• **EXERCISE INSTRUCTIONS**: Quote every line from the top of the listing down to and including the line that contains "module in_wall_local() translate([0, -bed_front, 0])".

• **SUPPLIED MATERIAL**:
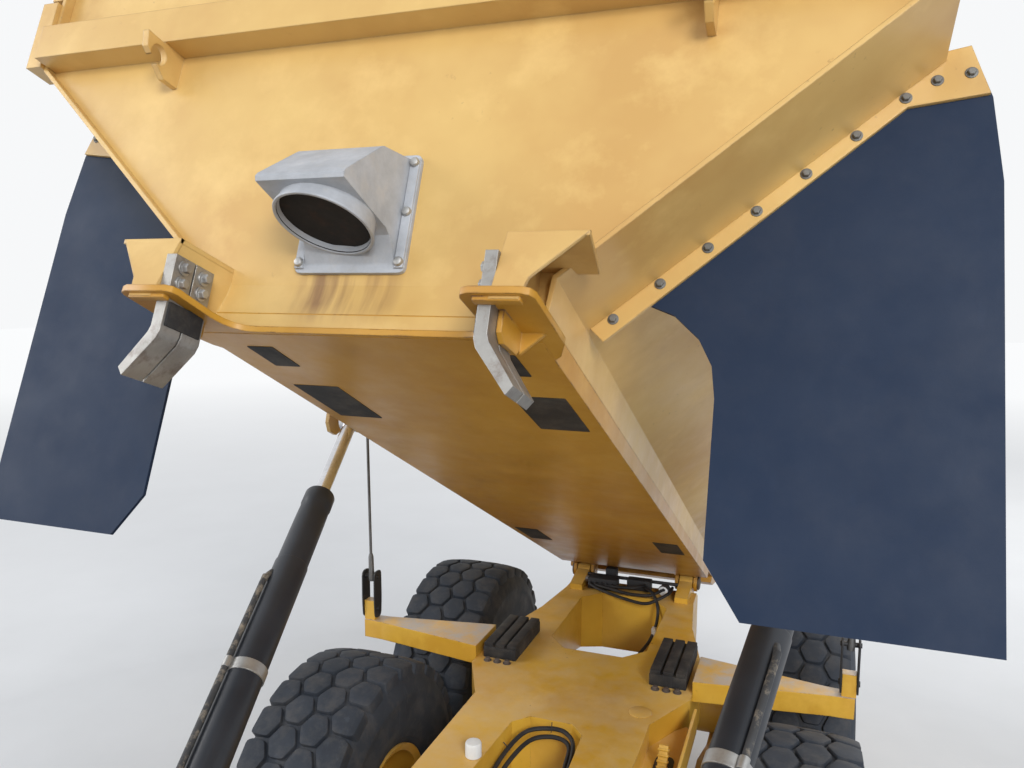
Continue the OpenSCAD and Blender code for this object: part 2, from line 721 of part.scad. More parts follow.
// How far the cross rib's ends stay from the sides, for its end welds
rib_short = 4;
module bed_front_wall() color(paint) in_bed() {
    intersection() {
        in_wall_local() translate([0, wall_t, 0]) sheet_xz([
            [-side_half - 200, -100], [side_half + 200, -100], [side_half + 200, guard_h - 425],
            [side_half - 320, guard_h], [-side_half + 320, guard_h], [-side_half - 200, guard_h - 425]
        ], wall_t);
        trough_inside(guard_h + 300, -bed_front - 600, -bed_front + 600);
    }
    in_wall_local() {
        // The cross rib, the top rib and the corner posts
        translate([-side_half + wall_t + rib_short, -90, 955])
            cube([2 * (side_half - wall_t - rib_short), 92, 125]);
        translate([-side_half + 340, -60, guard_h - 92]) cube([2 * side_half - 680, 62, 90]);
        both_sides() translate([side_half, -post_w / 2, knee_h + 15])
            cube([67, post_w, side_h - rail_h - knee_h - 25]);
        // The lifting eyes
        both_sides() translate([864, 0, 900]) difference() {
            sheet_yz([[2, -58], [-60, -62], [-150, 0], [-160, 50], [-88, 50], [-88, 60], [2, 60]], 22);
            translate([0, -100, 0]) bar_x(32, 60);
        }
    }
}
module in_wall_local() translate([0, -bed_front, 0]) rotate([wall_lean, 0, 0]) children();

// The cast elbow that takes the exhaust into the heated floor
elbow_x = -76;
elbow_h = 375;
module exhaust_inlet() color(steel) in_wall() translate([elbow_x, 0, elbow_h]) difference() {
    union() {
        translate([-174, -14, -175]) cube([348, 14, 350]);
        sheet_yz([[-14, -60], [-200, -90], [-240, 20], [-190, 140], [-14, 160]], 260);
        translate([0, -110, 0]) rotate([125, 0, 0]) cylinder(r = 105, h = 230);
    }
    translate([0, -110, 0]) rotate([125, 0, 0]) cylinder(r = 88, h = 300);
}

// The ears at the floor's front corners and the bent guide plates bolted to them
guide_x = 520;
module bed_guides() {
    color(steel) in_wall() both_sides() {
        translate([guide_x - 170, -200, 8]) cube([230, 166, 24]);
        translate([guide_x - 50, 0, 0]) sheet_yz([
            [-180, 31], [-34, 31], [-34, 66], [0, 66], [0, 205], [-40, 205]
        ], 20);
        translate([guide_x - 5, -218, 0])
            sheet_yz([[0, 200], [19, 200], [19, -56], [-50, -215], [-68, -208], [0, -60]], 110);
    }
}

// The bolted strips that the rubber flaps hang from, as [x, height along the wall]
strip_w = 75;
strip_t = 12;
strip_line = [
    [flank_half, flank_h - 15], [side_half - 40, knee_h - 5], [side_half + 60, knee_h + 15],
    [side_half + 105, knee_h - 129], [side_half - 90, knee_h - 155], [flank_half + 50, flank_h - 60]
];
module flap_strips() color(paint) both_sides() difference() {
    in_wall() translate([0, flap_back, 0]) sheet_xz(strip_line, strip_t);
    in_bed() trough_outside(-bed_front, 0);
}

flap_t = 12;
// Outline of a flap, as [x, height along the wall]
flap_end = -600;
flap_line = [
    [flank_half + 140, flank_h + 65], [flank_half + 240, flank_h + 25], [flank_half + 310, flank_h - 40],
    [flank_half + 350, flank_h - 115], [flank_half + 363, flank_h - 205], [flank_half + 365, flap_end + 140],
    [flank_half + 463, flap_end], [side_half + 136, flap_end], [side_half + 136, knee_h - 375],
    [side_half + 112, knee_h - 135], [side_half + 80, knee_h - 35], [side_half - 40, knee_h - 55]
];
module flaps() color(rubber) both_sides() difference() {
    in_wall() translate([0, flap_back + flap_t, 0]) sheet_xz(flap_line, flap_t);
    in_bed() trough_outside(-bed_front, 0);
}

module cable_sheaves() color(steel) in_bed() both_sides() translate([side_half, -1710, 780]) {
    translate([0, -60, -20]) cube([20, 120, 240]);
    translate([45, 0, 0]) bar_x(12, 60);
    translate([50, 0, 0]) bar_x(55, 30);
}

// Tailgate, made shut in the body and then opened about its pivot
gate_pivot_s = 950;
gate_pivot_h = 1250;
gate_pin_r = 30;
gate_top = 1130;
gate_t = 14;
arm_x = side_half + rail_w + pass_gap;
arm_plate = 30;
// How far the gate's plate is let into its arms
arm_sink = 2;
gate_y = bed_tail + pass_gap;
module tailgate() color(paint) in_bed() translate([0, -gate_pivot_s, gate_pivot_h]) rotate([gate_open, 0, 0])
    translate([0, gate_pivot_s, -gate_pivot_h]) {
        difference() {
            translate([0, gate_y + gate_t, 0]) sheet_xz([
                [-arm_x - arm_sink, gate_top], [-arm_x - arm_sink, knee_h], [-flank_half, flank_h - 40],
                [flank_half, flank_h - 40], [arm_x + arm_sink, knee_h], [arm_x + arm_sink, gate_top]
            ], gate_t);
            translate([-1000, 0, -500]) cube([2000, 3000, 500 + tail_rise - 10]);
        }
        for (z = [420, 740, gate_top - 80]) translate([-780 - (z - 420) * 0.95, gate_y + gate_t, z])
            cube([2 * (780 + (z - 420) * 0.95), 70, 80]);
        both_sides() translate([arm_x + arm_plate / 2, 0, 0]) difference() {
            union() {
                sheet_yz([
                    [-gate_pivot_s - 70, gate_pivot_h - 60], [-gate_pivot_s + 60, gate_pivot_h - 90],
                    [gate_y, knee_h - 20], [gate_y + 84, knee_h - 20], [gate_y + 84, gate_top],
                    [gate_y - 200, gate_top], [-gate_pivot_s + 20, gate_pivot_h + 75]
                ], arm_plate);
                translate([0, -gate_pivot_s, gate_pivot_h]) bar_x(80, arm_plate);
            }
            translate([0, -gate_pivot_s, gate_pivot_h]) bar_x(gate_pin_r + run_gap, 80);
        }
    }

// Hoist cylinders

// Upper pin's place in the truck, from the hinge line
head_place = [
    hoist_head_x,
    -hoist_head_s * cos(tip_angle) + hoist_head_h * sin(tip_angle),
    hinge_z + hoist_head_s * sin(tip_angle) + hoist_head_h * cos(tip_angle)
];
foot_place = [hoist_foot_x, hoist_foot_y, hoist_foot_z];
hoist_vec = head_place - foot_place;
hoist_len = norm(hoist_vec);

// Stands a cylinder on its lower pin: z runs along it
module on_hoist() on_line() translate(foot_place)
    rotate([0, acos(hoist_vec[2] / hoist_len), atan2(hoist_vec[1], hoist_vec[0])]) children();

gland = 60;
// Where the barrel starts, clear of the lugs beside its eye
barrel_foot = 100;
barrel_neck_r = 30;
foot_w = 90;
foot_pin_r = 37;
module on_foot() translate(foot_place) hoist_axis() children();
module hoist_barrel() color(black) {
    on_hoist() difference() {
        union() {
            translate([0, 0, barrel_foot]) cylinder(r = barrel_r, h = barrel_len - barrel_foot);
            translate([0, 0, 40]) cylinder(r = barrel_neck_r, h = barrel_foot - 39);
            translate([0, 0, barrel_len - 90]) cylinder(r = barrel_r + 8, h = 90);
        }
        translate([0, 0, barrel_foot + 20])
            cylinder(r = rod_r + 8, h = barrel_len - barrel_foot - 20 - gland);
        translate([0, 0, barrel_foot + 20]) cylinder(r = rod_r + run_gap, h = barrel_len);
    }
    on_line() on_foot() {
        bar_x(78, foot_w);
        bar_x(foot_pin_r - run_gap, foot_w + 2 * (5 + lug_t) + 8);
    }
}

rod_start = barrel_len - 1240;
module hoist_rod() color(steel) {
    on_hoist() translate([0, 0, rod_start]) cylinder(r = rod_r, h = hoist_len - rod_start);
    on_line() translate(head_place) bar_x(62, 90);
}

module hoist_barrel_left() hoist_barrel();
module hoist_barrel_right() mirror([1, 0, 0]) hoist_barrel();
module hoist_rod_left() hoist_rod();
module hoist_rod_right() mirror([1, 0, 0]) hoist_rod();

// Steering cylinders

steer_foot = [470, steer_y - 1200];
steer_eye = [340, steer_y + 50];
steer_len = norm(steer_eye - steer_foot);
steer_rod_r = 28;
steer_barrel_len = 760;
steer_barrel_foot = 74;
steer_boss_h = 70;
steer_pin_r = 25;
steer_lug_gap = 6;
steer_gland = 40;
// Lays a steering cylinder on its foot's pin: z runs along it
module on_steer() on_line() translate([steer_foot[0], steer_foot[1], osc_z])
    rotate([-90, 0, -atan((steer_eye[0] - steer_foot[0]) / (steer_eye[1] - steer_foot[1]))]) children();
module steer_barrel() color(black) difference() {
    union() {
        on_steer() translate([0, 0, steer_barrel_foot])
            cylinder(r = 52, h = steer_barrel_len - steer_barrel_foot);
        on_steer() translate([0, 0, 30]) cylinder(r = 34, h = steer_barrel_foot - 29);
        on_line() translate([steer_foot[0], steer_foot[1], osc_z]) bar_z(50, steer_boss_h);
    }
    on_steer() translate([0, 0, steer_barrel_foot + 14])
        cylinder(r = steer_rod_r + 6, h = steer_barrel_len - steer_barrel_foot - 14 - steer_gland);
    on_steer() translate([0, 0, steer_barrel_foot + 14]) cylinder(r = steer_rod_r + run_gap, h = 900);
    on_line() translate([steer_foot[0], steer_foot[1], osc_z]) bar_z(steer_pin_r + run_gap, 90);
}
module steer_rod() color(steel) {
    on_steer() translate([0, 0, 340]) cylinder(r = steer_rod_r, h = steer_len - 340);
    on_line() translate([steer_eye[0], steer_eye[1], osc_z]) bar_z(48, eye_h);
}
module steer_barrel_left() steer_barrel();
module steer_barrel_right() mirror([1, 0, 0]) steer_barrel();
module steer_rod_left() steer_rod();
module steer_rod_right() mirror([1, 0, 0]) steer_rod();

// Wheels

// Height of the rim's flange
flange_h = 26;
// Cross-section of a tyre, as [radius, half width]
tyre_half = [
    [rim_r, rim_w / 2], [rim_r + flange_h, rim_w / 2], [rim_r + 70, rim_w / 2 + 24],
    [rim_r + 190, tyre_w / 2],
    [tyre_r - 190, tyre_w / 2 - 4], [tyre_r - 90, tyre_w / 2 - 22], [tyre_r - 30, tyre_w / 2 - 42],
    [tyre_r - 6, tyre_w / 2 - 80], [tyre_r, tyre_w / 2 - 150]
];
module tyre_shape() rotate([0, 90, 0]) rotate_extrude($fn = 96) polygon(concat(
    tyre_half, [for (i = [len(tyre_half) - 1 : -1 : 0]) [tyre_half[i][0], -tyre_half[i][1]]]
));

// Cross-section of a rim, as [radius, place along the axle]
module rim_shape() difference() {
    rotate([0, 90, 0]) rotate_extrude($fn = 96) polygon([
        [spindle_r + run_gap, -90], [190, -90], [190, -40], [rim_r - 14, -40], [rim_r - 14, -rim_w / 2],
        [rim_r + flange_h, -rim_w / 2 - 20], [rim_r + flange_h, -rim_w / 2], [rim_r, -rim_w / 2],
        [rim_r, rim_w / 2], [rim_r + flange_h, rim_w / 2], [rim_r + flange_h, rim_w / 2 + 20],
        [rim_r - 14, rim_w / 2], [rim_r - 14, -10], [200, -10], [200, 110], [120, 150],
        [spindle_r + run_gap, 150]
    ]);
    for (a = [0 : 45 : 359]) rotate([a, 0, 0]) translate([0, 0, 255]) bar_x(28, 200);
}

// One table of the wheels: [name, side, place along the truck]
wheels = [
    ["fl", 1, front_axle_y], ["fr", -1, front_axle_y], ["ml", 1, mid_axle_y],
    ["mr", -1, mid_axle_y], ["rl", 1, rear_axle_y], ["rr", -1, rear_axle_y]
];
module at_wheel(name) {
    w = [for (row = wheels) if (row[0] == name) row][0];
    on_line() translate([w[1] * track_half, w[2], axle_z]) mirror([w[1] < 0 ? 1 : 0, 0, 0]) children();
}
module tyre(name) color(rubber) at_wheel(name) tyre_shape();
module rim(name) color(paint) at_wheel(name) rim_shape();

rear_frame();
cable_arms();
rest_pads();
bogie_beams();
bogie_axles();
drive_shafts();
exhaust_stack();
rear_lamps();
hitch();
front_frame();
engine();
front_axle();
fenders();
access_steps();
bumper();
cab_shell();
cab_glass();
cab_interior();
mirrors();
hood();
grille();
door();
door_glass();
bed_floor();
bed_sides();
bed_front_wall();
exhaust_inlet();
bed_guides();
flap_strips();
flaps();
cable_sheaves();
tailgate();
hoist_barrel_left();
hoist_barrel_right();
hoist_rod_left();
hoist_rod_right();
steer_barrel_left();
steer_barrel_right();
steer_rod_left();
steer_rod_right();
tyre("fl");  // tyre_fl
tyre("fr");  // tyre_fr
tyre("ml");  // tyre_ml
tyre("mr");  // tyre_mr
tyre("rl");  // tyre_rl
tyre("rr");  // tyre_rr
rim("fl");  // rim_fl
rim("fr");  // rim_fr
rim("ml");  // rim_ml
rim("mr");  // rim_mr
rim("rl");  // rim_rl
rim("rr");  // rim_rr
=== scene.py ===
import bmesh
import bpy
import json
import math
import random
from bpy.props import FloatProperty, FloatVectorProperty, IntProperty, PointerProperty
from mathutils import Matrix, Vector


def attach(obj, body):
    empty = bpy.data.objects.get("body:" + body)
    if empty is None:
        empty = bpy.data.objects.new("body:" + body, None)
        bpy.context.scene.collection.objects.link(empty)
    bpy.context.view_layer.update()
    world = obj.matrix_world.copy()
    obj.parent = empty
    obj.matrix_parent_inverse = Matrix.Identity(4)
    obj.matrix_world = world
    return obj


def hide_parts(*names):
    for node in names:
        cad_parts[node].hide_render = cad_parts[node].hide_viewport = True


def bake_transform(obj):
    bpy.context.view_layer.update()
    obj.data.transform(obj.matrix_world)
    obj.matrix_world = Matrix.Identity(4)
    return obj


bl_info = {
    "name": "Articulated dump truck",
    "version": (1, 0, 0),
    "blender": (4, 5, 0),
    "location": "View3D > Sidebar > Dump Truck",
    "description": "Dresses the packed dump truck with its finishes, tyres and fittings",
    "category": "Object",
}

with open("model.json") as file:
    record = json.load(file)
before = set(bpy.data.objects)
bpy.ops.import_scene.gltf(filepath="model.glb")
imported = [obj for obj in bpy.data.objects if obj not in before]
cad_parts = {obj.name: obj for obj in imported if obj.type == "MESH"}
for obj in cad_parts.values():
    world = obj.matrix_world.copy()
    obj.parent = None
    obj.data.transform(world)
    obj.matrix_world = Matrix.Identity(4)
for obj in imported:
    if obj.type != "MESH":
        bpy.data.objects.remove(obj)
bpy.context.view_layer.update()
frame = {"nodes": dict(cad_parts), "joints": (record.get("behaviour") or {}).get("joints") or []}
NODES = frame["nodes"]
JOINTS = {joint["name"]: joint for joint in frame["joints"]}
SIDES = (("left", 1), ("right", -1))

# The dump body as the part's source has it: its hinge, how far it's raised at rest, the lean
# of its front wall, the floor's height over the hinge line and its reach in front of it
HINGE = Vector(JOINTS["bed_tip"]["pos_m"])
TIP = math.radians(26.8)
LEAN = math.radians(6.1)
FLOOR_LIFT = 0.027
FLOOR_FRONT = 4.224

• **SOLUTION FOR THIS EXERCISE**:
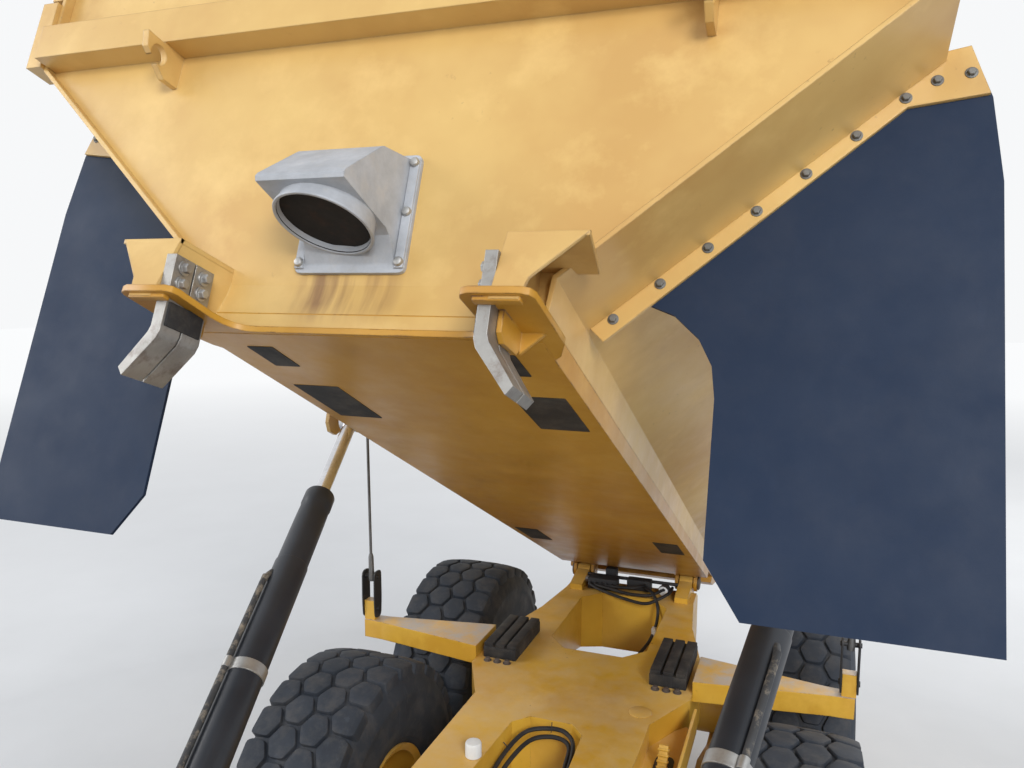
Continue the OpenSCAD and Blender code for this object: part 2, from line 721 of part.scad. More parts follow.
// How far the cross rib's ends stay from the sides, for its end welds
rib_short = 4;
module bed_front_wall() color(paint) in_bed() {
    intersection() {
        in_wall_local() translate([0, wall_t, 0]) sheet_xz([
            [-side_half - 200, -100], [side_half + 200, -100], [side_half + 200, guard_h - 425],
            [side_half - 320, guard_h], [-side_half + 320, guard_h], [-side_half - 200, guard_h - 425]
        ], wall_t);
        trough_inside(guard_h + 300, -bed_front - 600, -bed_front + 600);
    }
    in_wall_local() {
        // The cross rib, the top rib and the corner posts
        translate([-side_half + wall_t + rib_short, -90, 955])
            cube([2 * (side_half - wall_t - rib_short), 92, 125]);
        translate([-side_half + 340, -60, guard_h - 92]) cube([2 * side_half - 680, 62, 90]);
        both_sides() translate([side_half, -post_w / 2, knee_h + 15])
            cube([67, post_w, side_h - rail_h - knee_h - 25]);
        // The lifting eyes
        both_sides() translate([864, 0, 900]) difference() {
            sheet_yz([[2, -58], [-60, -62], [-150, 0], [-160, 50], [-88, 50], [-88, 60], [2, 60]], 22);
            translate([0, -100, 0]) bar_x(32, 60);
        }
    }
}
module in_wall_local() translate([0, -bed_front, 0]) rotate([wall_lean, 0, 0]) children();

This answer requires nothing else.